RAW DATA:
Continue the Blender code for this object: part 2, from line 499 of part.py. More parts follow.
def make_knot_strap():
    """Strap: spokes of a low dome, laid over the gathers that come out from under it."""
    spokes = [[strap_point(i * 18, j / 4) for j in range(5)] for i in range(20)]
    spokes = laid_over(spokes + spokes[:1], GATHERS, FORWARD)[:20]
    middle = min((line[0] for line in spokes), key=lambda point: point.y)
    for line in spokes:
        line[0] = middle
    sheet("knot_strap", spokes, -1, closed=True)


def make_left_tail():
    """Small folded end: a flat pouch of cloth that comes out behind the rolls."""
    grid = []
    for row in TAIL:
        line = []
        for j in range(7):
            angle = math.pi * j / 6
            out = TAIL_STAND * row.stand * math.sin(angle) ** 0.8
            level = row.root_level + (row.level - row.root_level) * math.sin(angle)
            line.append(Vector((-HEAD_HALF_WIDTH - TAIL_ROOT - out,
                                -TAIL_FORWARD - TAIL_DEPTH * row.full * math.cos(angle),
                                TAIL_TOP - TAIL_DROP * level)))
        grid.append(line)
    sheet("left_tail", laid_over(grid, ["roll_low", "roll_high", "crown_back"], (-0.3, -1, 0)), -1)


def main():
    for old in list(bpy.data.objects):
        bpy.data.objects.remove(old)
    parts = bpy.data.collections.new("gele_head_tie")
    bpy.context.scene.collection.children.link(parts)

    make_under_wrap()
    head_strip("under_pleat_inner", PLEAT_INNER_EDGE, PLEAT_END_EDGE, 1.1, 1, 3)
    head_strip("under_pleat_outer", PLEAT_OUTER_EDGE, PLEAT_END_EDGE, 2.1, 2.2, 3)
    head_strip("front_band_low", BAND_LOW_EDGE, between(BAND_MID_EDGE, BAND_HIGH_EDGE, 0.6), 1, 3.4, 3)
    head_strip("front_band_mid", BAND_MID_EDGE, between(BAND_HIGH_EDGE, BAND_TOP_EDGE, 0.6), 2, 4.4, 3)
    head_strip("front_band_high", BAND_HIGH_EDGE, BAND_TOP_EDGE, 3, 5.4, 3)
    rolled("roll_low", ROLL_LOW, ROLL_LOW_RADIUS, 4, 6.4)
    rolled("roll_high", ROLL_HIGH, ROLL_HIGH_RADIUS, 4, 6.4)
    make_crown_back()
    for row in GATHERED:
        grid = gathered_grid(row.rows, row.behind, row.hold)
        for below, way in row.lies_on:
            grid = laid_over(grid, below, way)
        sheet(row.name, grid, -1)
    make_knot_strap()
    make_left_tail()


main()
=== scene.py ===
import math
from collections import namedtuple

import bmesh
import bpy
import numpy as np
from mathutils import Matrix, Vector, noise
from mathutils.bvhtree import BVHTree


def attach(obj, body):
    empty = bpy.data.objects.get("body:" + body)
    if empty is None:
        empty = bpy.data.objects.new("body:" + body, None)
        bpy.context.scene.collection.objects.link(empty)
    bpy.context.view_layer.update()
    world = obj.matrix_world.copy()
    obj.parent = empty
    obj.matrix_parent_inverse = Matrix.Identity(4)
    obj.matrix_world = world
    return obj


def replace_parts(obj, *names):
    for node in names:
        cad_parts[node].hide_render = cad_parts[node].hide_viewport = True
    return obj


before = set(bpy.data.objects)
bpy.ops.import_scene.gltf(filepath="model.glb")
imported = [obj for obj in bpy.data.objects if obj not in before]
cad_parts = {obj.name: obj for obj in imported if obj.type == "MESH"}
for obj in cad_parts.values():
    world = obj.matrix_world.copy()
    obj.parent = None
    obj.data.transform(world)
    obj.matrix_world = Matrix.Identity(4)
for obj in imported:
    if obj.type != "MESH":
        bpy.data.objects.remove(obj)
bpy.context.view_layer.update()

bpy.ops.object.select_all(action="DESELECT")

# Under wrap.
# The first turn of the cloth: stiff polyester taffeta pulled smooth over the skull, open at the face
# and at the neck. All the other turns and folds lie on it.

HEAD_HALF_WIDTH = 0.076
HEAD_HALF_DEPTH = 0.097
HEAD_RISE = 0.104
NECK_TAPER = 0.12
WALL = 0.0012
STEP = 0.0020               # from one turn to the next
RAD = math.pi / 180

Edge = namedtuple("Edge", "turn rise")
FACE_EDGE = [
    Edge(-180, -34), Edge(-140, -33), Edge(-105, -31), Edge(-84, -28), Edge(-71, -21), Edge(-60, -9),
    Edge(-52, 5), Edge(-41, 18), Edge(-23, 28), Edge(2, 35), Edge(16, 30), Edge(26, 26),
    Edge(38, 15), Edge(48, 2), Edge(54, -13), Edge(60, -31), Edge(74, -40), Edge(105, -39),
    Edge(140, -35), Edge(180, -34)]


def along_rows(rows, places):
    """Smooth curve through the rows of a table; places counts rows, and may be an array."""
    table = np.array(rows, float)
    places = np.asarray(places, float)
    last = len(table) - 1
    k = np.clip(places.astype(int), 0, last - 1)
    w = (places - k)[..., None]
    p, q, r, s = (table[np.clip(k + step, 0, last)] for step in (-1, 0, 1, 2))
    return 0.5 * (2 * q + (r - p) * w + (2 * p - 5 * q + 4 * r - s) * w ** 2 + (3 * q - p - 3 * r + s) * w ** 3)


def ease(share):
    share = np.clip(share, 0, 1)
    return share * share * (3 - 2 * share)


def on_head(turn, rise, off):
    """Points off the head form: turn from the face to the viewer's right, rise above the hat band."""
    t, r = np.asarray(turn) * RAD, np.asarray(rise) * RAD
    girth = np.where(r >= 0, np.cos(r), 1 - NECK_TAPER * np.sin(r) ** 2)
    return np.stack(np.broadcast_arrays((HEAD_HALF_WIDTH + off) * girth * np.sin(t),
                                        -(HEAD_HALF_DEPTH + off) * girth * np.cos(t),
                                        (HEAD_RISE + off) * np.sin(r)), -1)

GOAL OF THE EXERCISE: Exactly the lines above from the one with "obj.data.transform(world)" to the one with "Edge(140, -35), Edge(180, -34)]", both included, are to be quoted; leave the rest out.

WORKED ANSWER:
    obj.data.transform(world)
    obj.matrix_world = Matrix.Identity(4)
for obj in imported:
    if obj.type != "MESH":
        bpy.data.objects.remove(obj)
bpy.context.view_layer.update()

bpy.ops.object.select_all(action="DESELECT")

# Under wrap.
# The first turn of the cloth: stiff polyester taffeta pulled smooth over the skull, open at the face
# and at the neck. All the other turns and folds lie on it.

HEAD_HALF_WIDTH = 0.076
HEAD_HALF_DEPTH = 0.097
HEAD_RISE = 0.104
NECK_TAPER = 0.12
WALL = 0.0012
STEP = 0.0020               # from one turn to the next
RAD = math.pi / 180

Edge = namedtuple("Edge", "turn rise")
FACE_EDGE = [
    Edge(-180, -34), Edge(-140, -33), Edge(-105, -31), Edge(-84, -28), Edge(-71, -21), Edge(-60, -9),
    Edge(-52, 5), Edge(-41, 18), Edge(-23, 28), Edge(2, 35), Edge(16, 30), Edge(26, 26),
    Edge(38, 15), Edge(48, 2), Edge(54, -13), Edge(60, -31), Edge(74, -40), Edge(105, -39),
    Edge(140, -35), Edge(180, -34)]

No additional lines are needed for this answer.